Por tanto, la temida combinación de deflación y recesión es el resultado final de las erráticas políticas inflacionistas. En otras circunstancias, la deflación sería perfectamente compatible con el crecimiento económico y el resultado positivo de los incrementos de productividad, como ocurría antes del siglo XX y como indica la lógica. Si un bien es producido de forma más eficiente, en ausencia de manipulaciones monetarias debería costar menos. Sólo una política inflacionista que deprecia constantemente el valor del dinero e ignora los avances en la productividad puede explicar el crecimiento constante de los precios y sólo la consiguiente contracción crediticia que acaba desencadenando explica la deflación que acompaña a la recesión.

Para poder salir del círculo vicioso que suponen estas crisis es indispensable abandonar las políticas inflacionistas que penalizan el ahorro y por ello impiden un flujo de inversión equilibrado y sostenible. Y es que, como es evidente, la inversión -motor del crecimiento económico- no puede crecer indefinidamente en base al endeudamiento. Nuestro ahorro no permite por más tiempo crecer y consumir al ritmo de la última década, y es inevitable un ajuste a la baja en nuestra generación de riqueza. Esto significa que sufriremos inevitablemente un período de recesión en el que caerán el consumo, la inversión y el empleo, mientras que aumentará el ahorro y se reducirá el endeudamiento privado.

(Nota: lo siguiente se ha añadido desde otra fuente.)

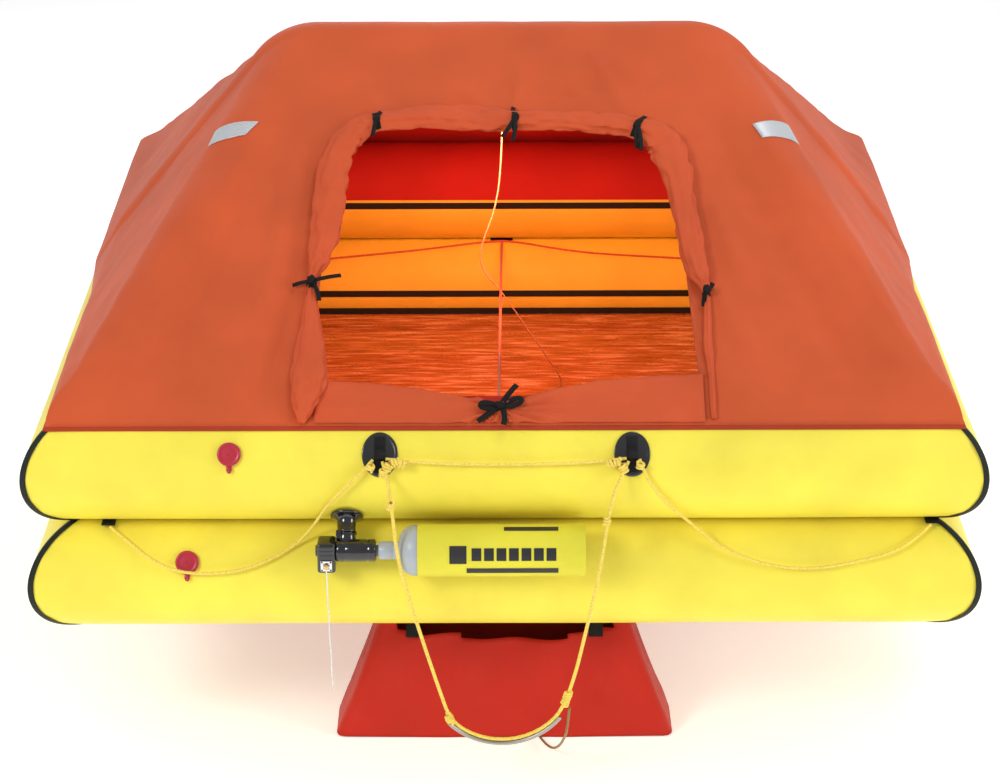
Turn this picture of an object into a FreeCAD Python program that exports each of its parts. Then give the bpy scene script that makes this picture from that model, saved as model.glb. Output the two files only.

Ante tal panorama, los planes anticrisis basados en el gasto público podrán tener un cierto efecto paliativo frente a la deflación y la recesión si efectivamente se destinan a invertir en el capital productivo de los sectores que permitan afrontar un verdadero cambio de modelo, así como a contrarrestar el estrangulamiento crediticio que amenaza a la economía productiva, pero se convertirán en un importante lastre si se apoya con recursos públicos a sectores sobredimensionados e insostenibles, se pretende crecer en base a la deuda pública como relevo de la deuda privada, se financian obras innecesarias o se retrasa la puesta en marcha de necesarios planes de austeridad.